All three cases are headed to the California Supreme Court. They gained attention in lower courts when judges handed down opinions that seemed to challenge the “California rule.”
“While plaintiffs may believe they have been disadvantaged by these amendments, the law is quite clear that they are entitled only to a ‘reasonable’ pension, not one providing fixed or definite benefits immune from modification,” justices at the state’s 1st District Court of Appeal wrote in the Cal Fire case.
Brown’s filing at the state Supreme Court in the Cal Fire case cited those recent rulings in contending that governments have an interest in modifying pension plans. His brief called the airtime credits an “inherently unworkable and fiscally irresponsible scheme” and it warned that voters would not support tax increases if they don’t trust officials to manage the money well.
“That to me was the broadest argument he could make,” said Joe Nation, a former Democratic assemblyman who researches public employee pensions at the Stanford Institute for Economic Policy Research.
“What’s promising to me is he ties pension benefits to the general public good, and the general public good I would define as the government’s core mission” to provide public services, Nation said.

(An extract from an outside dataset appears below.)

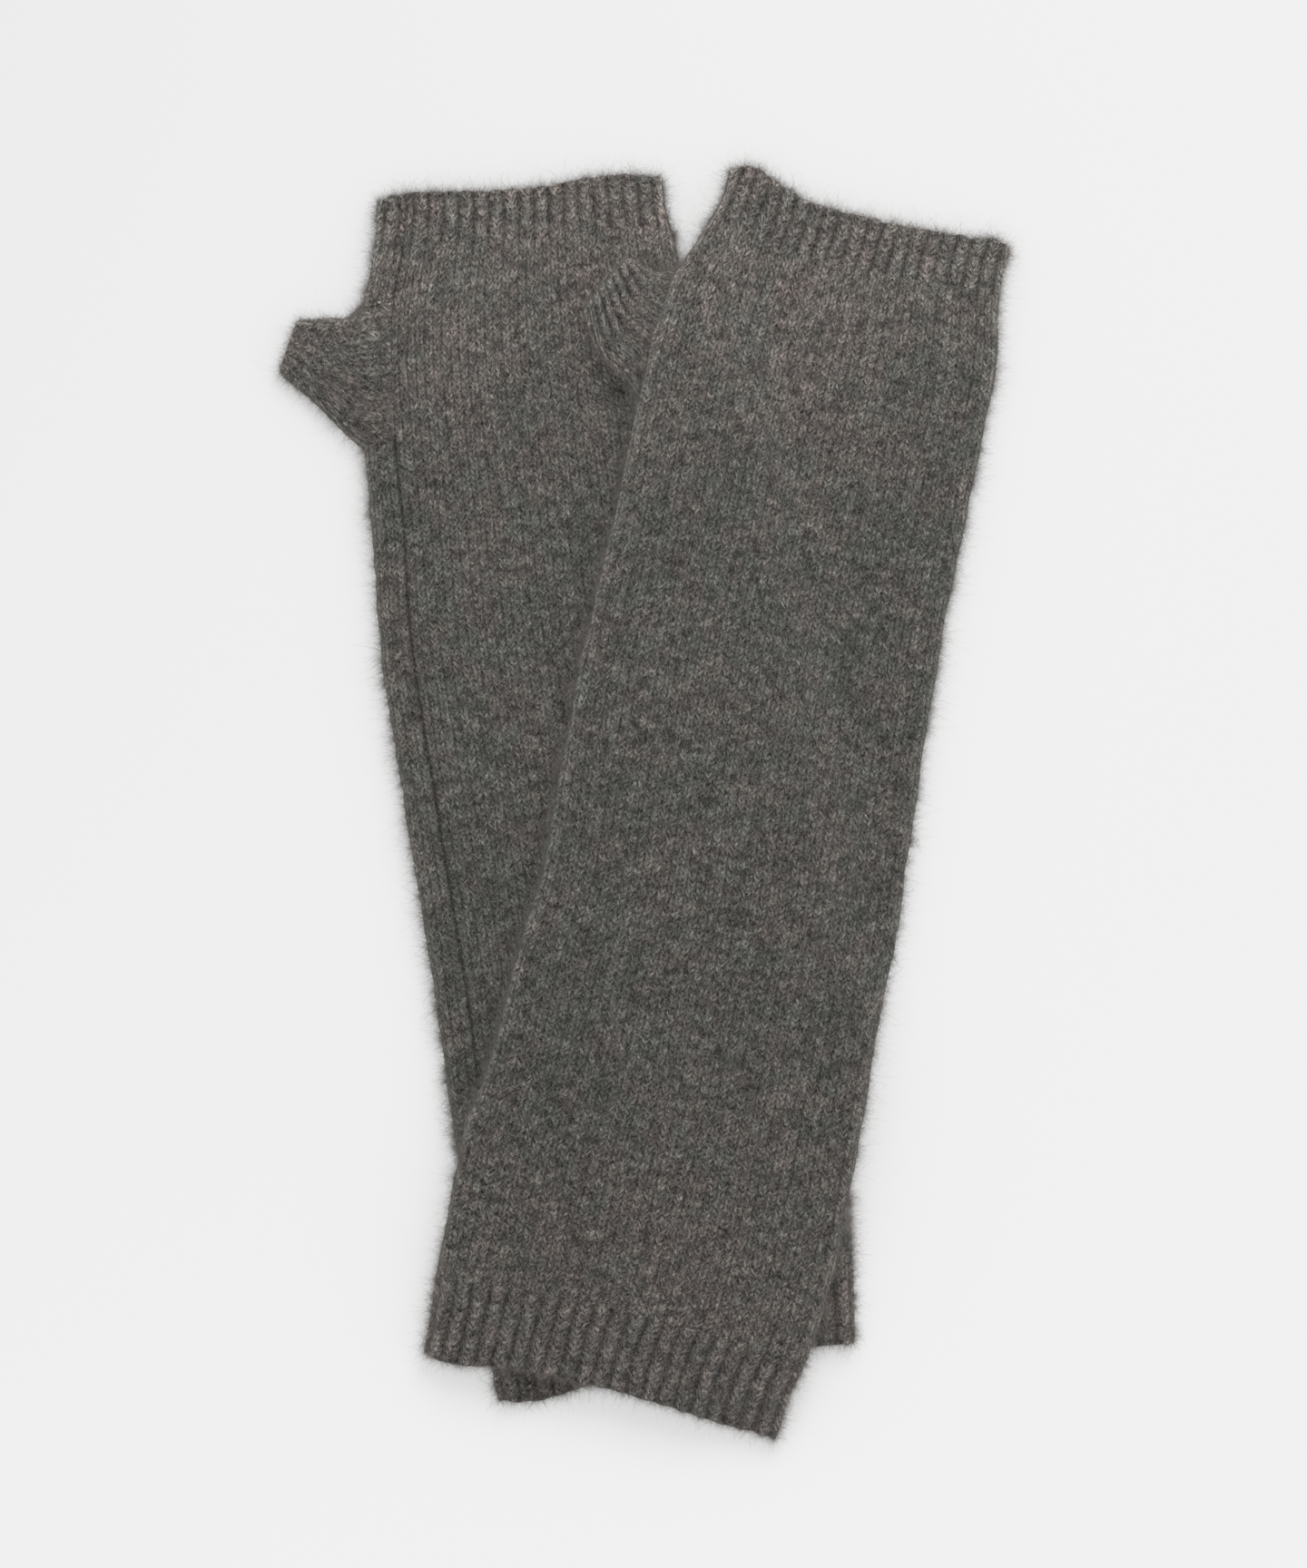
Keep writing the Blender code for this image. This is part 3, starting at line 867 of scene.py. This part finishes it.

Union representatives and Cal Fire Local 2881’s attorneys said they were not surprised that Brown’s office intervened to defend a law that’s closely associated with his legacy. The Cal Fire union attorneys are also representing MarinCounty retirees in that other marquee case.
“The signature issue in both cases is the future of the California rule,” Gary Messing, one of the lead union attorneys. The Cal Fire “case is directly in the heart of it because you have a promise” from an employer to an employee.